6.000€ Sound post-production services (Digital Mix Music and Image)
• Between Light and Nowhere, by Joana de Sousa (Primeira Idade, Portugal)
For weeks, Shade hasn’t been sleeping well. Unexplainable lights appear in the sky. Shade seems to be floating, in an intermediate state in which the reality of the world around them does not sustain itself.
• Kinté Bô, by Sofia Borges (Oxalá Filmes, Portugal / São Tomé e Príncipe)
The island is inhabited by ghosts that interfere with everyday life. There is a debt from the past that plagues the fishing activity of Bumba and the future of the population.
6.000€ or (2.000€ for three short films) for the creation of an original soundtrack (GDA Foundation)
• Between Light and Nowhere, by Joana de Sousa (Primeira Idade, Portugal)
For weeks, Shade hasn’t been sleeping well. Unexplainable lights appear in the sky. Shade seems to be floating, in an intermediate state in which the reality of the world around them does not sustain itself.
• Saturn, by André Guiomar e Luís Costa (Olhar de Ulisses, Cimbalino Filmes, Portugal)

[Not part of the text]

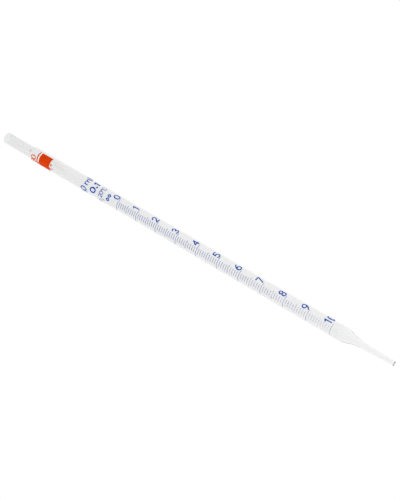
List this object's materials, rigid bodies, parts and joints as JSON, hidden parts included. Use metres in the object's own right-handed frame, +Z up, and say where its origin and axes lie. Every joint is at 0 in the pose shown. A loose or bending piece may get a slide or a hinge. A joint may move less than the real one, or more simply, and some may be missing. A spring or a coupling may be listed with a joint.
{
  "type": "graduated pipette",
  "caption": "Straight glass measuring pipette with a narrow mouthpiece, a blue volume scale, an orange colour band and a drawn delivery tip.",
  "frame": {"origin": "on the surface that the barrel lies on, under the middle of the pipette's length", "axes": "+X along the pipette towards the delivery tip, +Z up, numerals facing up and the scale's lines running over to the -Y side"},
  "size_m": [0.36, 0.0104, 0.0104],
  "materials": {
    "glass": "clear, fire-polished rim and ground tip",
    "blue_enamel": "fired enamel print, satin",
    "orange_enamel": "fired enamel print, satin"
  },
  "bodies": {
    "root": {"mouthpiece_tube": "glass", "barrel_tube": "glass", "delivery_jet": "glass", "volume_label": "blue_enamel", "division_label": "blue_enamel", "temperature_label": "blue_enamel", "tolerance_label": "blue_enamel", "class_mark": "blue_enamel", "long_marks": "blue_enamel", "half_marks": "blue_enamel", "tenth_marks": "blue_enamel", "numeral_0": "blue_enamel", "numeral_1": "blue_enamel", "numeral_2": "blue_enamel", "numeral_3": "blue_enamel", "numeral_4": "blue_enamel", "numeral_5": "blue_enamel", "numeral_6": "blue_enamel", "numeral_7": "blue_enamel", "numeral_8": "blue_enamel", "numeral_9": "blue_enamel", "numeral_10": "blue_enamel", "colour_band": "orange_enamel", "colour_ring": "orange_enamel", "dot_mark": "orange_enamel", "batch_code": "orange_enamel"}
  },
  "joints": []
}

Saturn tells the story of Caveirinha, a humble fisherman who lives in a difficult social housing. Immediately after the death of his son at the sea, he faces the difficulty of burying him with dignity.
• The Bath, by Maria Inês Gonçalves (Maria Inês Gonçalves, Elías Querejeta Zine Eskola, Portugal/Spain)
The baby plays with the boat in the bathtub. Suddenly, the boat turns around. Suddenly, the boat isn’t the boat in the bathtub anymore, but the boat in the sea. Suddenly the baby isn’t the baby anymore but it’s me.
Image post-production (The Yellow Color)
• Ultimate Bliss, by Miguel de Jesus (C.R.I.M, Austrália, Qatar, Portugal)
A film-diary and an exercise of memory, about a future that is as remote as it is wild.